Idontdowindows · 04/04/2018 22:09

I'm glad most people onnthis thread are not my neighbours.

Why, because we won't jump and stand to attention for your little football players whenever they want?

ExFury · 04/04/2018 22:10

I agree yes that dozens of kids knocking the door all day long would be annoying but there is no suggestion that this is the case here.

How on earth do you guess at that?

Given that the OP said that other children regularly play in that spot, and her boys managed to knock the ball in the garden twice despite not playing there often and the neighbour has a rule for the kids it suggests that it happens frequently...

Sillybilly1234 · 04/04/2018 22:13

This reply has been deleted

Message deleted by MNHQ. Here's a link to our Talk Guidelines.

Certcert · 04/04/2018 22:14

She is you neighbour not your ball boy.

Grin
Chattymummyhere · 04/04/2018 22:16

I have this rule for my own children if something ends up in the neighbours garden they wait until the neighbour is ready to give it back the couple of times it’s happened and they are very careful due to this rule.
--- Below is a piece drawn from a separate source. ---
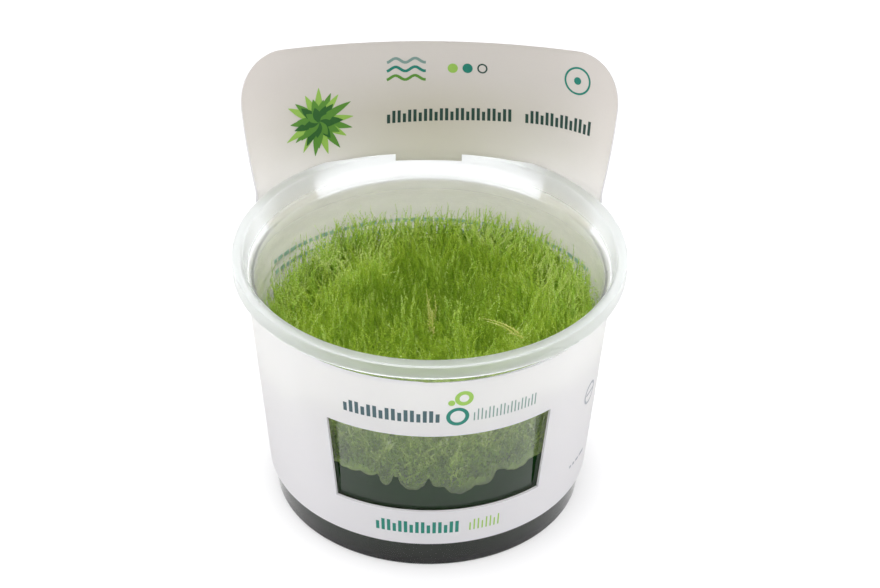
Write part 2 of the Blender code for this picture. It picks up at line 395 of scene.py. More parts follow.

However my other neighbours feral kids will knock 10 plus times a day for balls behind my shed I can’t even get to and will be leaning all over my fence I just let the dogs out now they love balls.

bluebell34567 · 04/04/2018 22:16

I think the other kids are throwing balls, too, so she had enough. and it is damaging her plants. she has to find a way to solve that problem and I think she found a very civilized way.
she slammed the door at you because maybe you were insisting much.
you thinking from your pov and that maybe right for you. but if you try to think from her pov, she was quite civilized.
next time take her a pot of plant and try to build the relationship again.

Chattymummyhere · 04/04/2018 22:18

sillybilly it’s not polite to kick balls in your neighbours garden obese or skinny. There are plenty of ways to keep fit without damaging other people’s stuff. My toddlers been hit by my feral neighbours balls coming over the fence so they can piss off knocking for them back.

myusernameisnotmyusername · 04/04/2018 22:19

I think she is unreasonable. If my neighbour's boy kicks the ball over I just chuck it back. No issues.